# EXERCISE INSTRUCTIONS
Copy each line below in which the word "data" occurs.

---------- RECORDED INFORMATION ----------

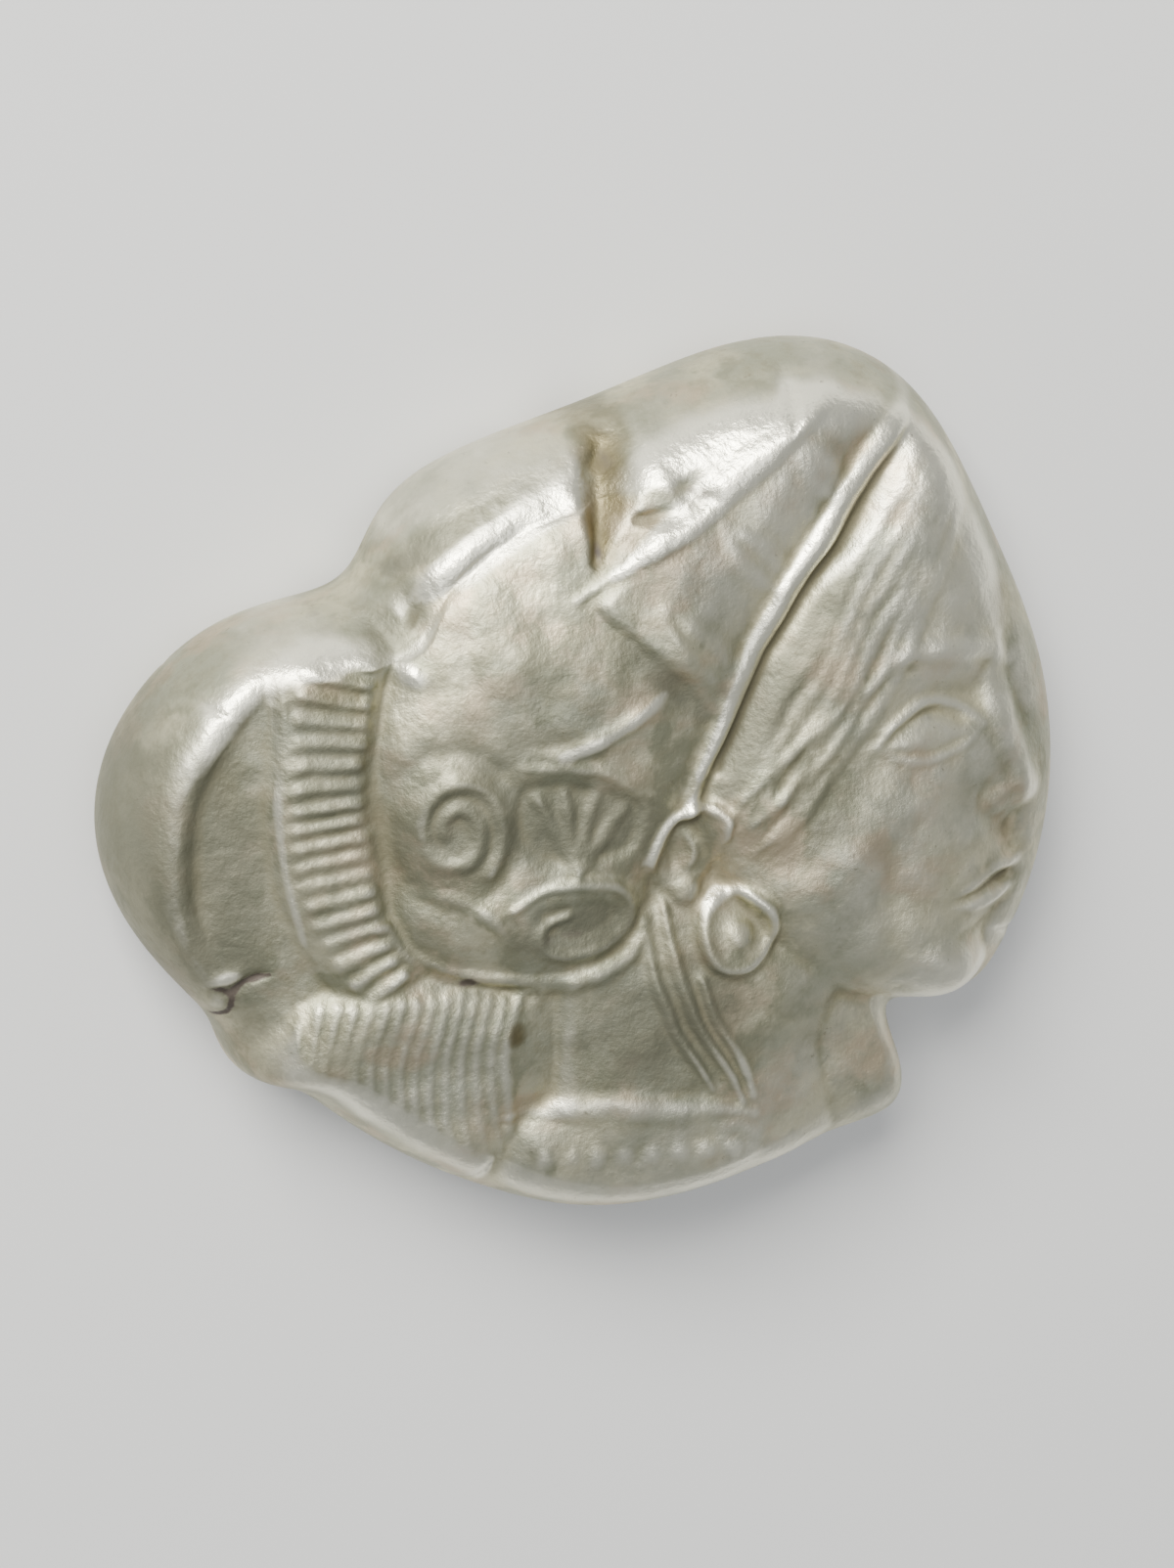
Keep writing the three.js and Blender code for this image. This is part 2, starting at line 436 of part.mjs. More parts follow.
// A face starts as a lattice of points over a round disc. The disc is stretched to the flan's outline,
// and its last tenth turns round the edge.
function place(u, v, height, rounding) {
  const angle = Math.atan2(v, u);
  const share = Math.min(1, Math.hypot(u, v));
  const radius = flanRadius(angle);
  const inner = 1 - EDGE_SHARE;
  let depth = rounding * (1 - Math.sin((share - inner) / EDGE_SHARE * Math.PI / 2));
  if (share < inner) {
    const level = share / inner;
    depth = radius - level * (FLAN_RADIUS + (radius - rounding - FLAN_RADIUS) * level * level);
  }
  depth = Math.max(0, depth);
  const reach = radius - depth;
  const [x, y] = [reach * Math.cos(angle), reach * Math.sin(angle)];
  if (depth < SOFTNESS) return [x, y, height(x, y, depth)];
  // Heights are evened out a little, so that no detail is finer than the facets.
  const around = [0, 60, 120, 180, 240, 300].map((turn) => {
    const [px, py] = [x + SOFTNESS * Math.cos(radians(turn)), y + SOFTNESS * Math.sin(radians(turn))];
    const gap = flanRadius(Math.atan2(py, px)) - Math.hypot(px, py);
    return height(px, py, Math.max(0, gap - (radius - Math.hypot(x, y) - depth)));
  });
  return [x, y, (height(x, y, depth) + around.reduce((total, z) => total + z, 0)) / 7];
}
function layFace(height, rounding, firsts) {
  const lay = (u, v, first) => ({ u, v, at: place(u, v, height, rounding), first });
  const points = [];
  for (let k = 0; k < RIM_POINTS; k++) {
    const angle = 2 * Math.PI * k / RIM_POINTS;
    points.push(lay(Math.cos(angle), Math.sin(angle), false));
  }
  for (const [u, v] of firsts) points.push(lay(u, v, true));
  const rows = Math.ceil(1 / (0.866 * LATTICE));
  for (let j = -rows; j <= rows; j++) {
    for (let i = -rows * 2; i <= rows * 2; i++) {
      // The tiny sway keeps any four points off one circle.
      const u = (i + (j & 1) / 2) * LATTICE + 0.02 * LATTICE * Math.sin(12.9 * i + 78.2 * j);
      const v = j * LATTICE * 0.866 + 0.02 * LATTICE * Math.sin(39.4 * i + 11.1 * j);
      const crowded = firsts.some(([a, b]) => Math.hypot(a - u, b - v) <= LATTICE / 2);
      if (Math.hypot(u, v) < 1 - LATTICE && !crowded) points.push(lay(u, v, false));
    }
  }
  return points;
}

// A net over the points: it starts as a fan, and takes in the point that lies furthest off it again and
// again.
const turnOf = (a, b, c) => (b.u - a.u) * (c.v - a.v) - (b.v - a.v) * (c.u - a.u);
function inCircle({ corners: [a, b, c] }, p) {
  const [ax, ay, bx, by, cx, cy] = [a.u - p.u, a.v - p.v, b.u - p.u, b.v - p.v, c.u - p.u, c.v - p.v];
  const [aa, bb, cc] = [ax * ax + ay * ay, bx * bx + by * by, cx * cx + cy * cy];
  return ax * (by * cc - bb * cy) - ay * (bx * cc - bb * cx) + aa * (bx * cy - by * cx) > 0;
}
function hold(triangle, points, weight) {
  const [a, b, c] = triangle.corners.map((corner) => corner.at);
  const [p, q] = [b.map((value, n) => value - a[n]), c.map((value, n) => value - a[n])];
  const normal = [p[1] * q[2] - p[2] * q[1], p[2] * q[0] - p[0] * q[2], p[0] * q[1] - p[1] * q[0]];
  const length = Math.hypot(...normal) + 1e-9;
  triangle.points = points;
  triangle.error = 0;
  for (const point of points) {
    const off = point.at.reduce((total, value, n) => total + (value - a[n]) * normal[n], 0) / length;
    const error = Math.abs(off) * weight(point.at) + (point.first ? 1 : 0);
    if (error > triangle.error) {
      triangle.error = error;
      triangle.worst = point;
    }
  }
}
function startNet(points, weight) {
  const nearer = (best, p) => (Math.hypot(p.u, p.v) < Math.hypot(best.u, best.v) ? p : best);
  const middle = points.slice(RIM_POINTS).reduce(nearer);
  const fan = [];
  for (let k = 0; k < RIM_POINTS; k++) {
    fan.push({ corners: [points[k], points[(k + 1) % RIM_POINTS], middle], beside: [null, null, null] });
  }
  fan.forEach((triangle, k) => {
    triangle.beside[1] = fan[(k + 1) % RIM_POINTS];
    triangle.beside[2] = fan[(k + RIM_POINTS - 1) % RIM_POINTS];
  });
  share(fan, points.slice(RIM_POINTS).filter((p) => p !== middle), weight);
  return { triangles: new Set(fan), weight };
}
function share(triangles, points, weight) {
  const lists = new Map(triangles.map((triangle) => [triangle, []]));
  for (const point of points) {
    let [best, most] = [triangles[0], -Infinity];
    for (const triangle of triangles) {
      const [a, b, c] = triangle.corners;
      const least = Math.min(turnOf(a, b, point), turnOf(b, c, point), turnOf(c, a, point));
      if (least > most) [best, most] = [triangle, least];
    }
    lists.get(best).push(point);
  }
  for (const [triangle, list] of lists) hold(triangle, list, weight);
}
function takeIn(net, first) {
  const point = first.worst;
  const cavity = new Set([first]);
  for (const triangle of cavity) {
    for (const next of triangle.beside) {
      if (next && !cavity.has(next) && inCircle(next, point)) cavity.add(next);
    }
  }
  const fresh = [];
  const loose = [];
  for (const triangle of cavity) {
    loose.push(...triangle.points.filter((p) => p !== point));
    net.triangles.delete(triangle);
    triangle.beside.forEach((next, n) => {
      if (next && cavity.has(next)) return;
      const [from, to] = [triangle.corners[n], triangle.corners[(n + 1) % 3]];
      const made = { corners: [from, to, point], beside: [next, null, null] };
      if (next) next.beside[next.beside.indexOf(triangle)] = made;
      fresh.push(made);
    });
  }
  const startingAt = new Map(fresh.map((triangle) => [triangle.corners[0], triangle]));
  for (const triangle of fresh) {
    const mate = startingAt.get(triangle.corners[1]);
    triangle.beside[1] = mate;
    mate.beside[2] = triangle;
    net.triangles.add(triangle);
  }
  share(fresh, loose, net.weight);
}

// The flat border of the back gets points along both its edges first, so that its facets lie in one plane.
function toDisc(x, y) {
  const angle = Math.atan2(y, x);
  const stretch = flanRadius(angle) - BACK_ROUNDING - FLAN_RADIUS;
  let [low, high] = [0, 1.2];
  for (let k = 0; k < 30; k++) {
    const level = (low + high) / 2;
    if (level * (FLAN_RADIUS + stretch * level * level) < Math.hypot(x, y)) low = level;
    else high = level;
  }
  return [low * (1 - EDGE_SHARE) * Math.cos(angle), low * (1 - EDGE_SHARE) * Math.sin(angle)];
}
const FLAT_SHARE = 0.99 - EDGE_SHARE;
const borderPoints = [];
for (let k = 0; k < BORDER_POINTS; k++) {
  const angle = 2 * Math.PI * k / BORDER_POINTS;
  borderPoints.push([FLAT_SHARE * Math.cos(angle), FLAT_SHARE * Math.sin(angle)]);
}
const halfSide = SQUARE_SIDE / 2 + SOFTNESS;
for (let k = 0; k < SQUARE_POINTS; k++) {
  const t = halfSide * (2 * k / SQUARE_POINTS - 1);
  for (const [p, q] of [[t, -halfSide], [halfSide, t], [-t, halfSide], [-halfSide, -t]]) {
    const [c, s] = [Math.cos(radians(SQUARE_TURN)), Math.sin(radians(SQUARE_TURN))];
    const point = toDisc(SQUARE_CENTRE[0] + p * c - q * s, SQUARE_CENTRE[1] + p * s + q * c);
    if (Math.hypot(...point) < FLAT_SHARE - LATTICE) borderPoints.push(point);
  }
}

const nets = [
  startNet(layFace(headSide, HEAD_SIDE_ROUNDING, []), ([x, y]) => (x > 5.5 && y < 3.5 && y > -7.5 ? 1.7 : 1)),
  startNet(layFace(backSide, BACK_ROUNDING, borderPoints), () => 0.55),
];
for (let count = 2 * RIM_POINTS; count + 2 <= FACETS; count += 2) {
  let [worst, where] = [null, null];
  for (const net of nets) {
    for (const triangle of net.triangles) {
      if (!worst || triangle.error > worst.error) [worst, where] = [triangle, net];
    }
  }
  takeIn(where, worst);
}

const corners = [];
nets.forEach((net, n) => {
  for (const { corners: [a, b, c] } of net.triangles) {
    for (const point of n === 0 ? [a, b, c] : [a, c, b]) corners.push(...point.at);
  }
});

const geometry = new THREE.BufferGeometry();
geometry.setAttribute('position', new THREE.Float32BufferAttribute(corners, 3));
geometry.computeVertexNormals();
const silver = new THREE.MeshStandardMaterial({ color: 0xb7b19c, roughness: 0.42, metalness: 0.9 });
const coin = new THREE.Mesh(geometry, silver);
coin.name = 'coin';

const part = new THREE.Group();
part.name = 'tetradrachm_coin';
part.add(coin);
export default part;
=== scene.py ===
"""An ancient silver coin, struck by hand on a ragged flan, lying on its back on a pale floor."""

import math

import bpy
import numpy as np
from mathutils import Matrix, Vector


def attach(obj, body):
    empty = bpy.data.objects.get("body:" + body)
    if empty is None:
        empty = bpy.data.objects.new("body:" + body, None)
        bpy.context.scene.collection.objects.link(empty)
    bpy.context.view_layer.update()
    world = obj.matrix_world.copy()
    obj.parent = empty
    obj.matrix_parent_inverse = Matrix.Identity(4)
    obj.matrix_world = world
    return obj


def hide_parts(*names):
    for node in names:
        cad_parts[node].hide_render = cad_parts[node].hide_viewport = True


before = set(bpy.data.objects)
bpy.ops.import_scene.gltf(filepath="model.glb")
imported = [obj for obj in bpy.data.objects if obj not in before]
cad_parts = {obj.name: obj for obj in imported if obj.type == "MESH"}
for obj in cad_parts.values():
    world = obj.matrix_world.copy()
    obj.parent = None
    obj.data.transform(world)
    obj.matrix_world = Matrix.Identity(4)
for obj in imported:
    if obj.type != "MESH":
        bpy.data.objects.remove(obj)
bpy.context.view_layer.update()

# Sizes are in millimetres and degrees, as the coin's maker would read them, and become metres at the end.
# Seen from the head side, X runs to the viewer's right, Y up the head, and Z out of it.
MM = 0.001

# Camera: it looks down on the head side from the upper left, and spans FRAME_WIDTH at VIEW_DISTANCE.
VIEW_RIGHT = Vector((0.9466, -0.0151, 0.3223))
VIEW_UP = Vector((0.1275, 0.9351, -0.3307))
VIEW_BACK = Vector((-0.2963, 0.3541, 0.8871))
VIEW_DISTANCE = 87.0
VIEW_CENTRE = Vector((-0.6, 0.95, 3.6))
FRAME_WIDTH = 28.0

# The flan's outline is a circle with swells and dents: at an angle, outwards, over an angle.
FLAN_RADIUS = 9.7
SWELLS = [(57, 1.92, 21), (351, 2.43, 79), (320, -2.2, 6), (313, 0.8, 9), (269, 0.31, 16), (211, 0.57, 6),
          (175, 2.44, 27), (135, -1.27, 12), (97, -0.69, 42)]

# Heights above the floor, how far in each face rounds over from the edge, and how far in the relief fades.
EDGE_MIDDLE = 2.0
FIELD_AT_RIM = 3.9
FIELD_AT_CENTRE = 4.65
HEAD_SIDE_ROUNDING = 1.45
BACK_ROUNDING = 0.95
RELIEF_FADE = 0.9

# The head's die struck off the flan's middle, and the head is drawn round HEAD_DRAWN_AT. The die struck
# what lies inside STRUCK, and a lip of metal was left outside it on the left.
HEAD_DRAWN_AT = (-0.6, 1.15)
LIP_HEIGHT = 0.45

# A raised line has thin feet, so it is drawn wider than it reads.
LINE_WIDER = 1.15

# How far the hand-cut lines stray, what share of its drawn height the relief has and how uneven that is, how
# far the field rolls and how rough it is. A SIZE is that of the patches.
LINE_STRAY = 0.13
LINE_STRAY_SIZE = 1.7
RELIEF_SHARE = 0.95
RELIEF_UNEVEN = 0.25
RELIEF_UNEVEN_SIZE = 2.2
FIELD_ROLL = 0.06
FIELD_ROLL_SIZE = 2.6
FIELD_ROUGH = 0.03
FIELD_ROUGH_SIZE = 0.6

# The sunk square of the back, how wide a square its figures are drawn for, and how high they may stand.
SQUARE_CENTRE = (0.6, -0.8)
SQUARE_SIDE = 13.4
SQUARE_TURN = -20
SQUARE_DRAWN = 14.8
SQUARE_DEPTH = 1.05
SQUARE_SLOPE = 0.7
FIGURES_HIGHEST = 0.92

# The mesh: cells along a side of each face's grid, the share of it that turns round the edge, and the
# number of facets that the finished piece keeps. The grid is turned so that its diagonals miss the outline's
# dents, and evened in its own plane so that they leave no crease.
GRID_CELLS = 320
GRID_TURN = 22
GRID_PASSES = 200
EDGE_SHARE = 0.1
FACETS = 192000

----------

# OUTPUT OF THE TASK
    empty = bpy.data.objects.get("body:" + body)
        empty = bpy.data.objects.new("body:" + body, None)
before = set(bpy.data.objects)
imported = [obj for obj in bpy.data.objects if obj not in before]
    obj.data.transform(world)
        bpy.data.objects.remove(obj)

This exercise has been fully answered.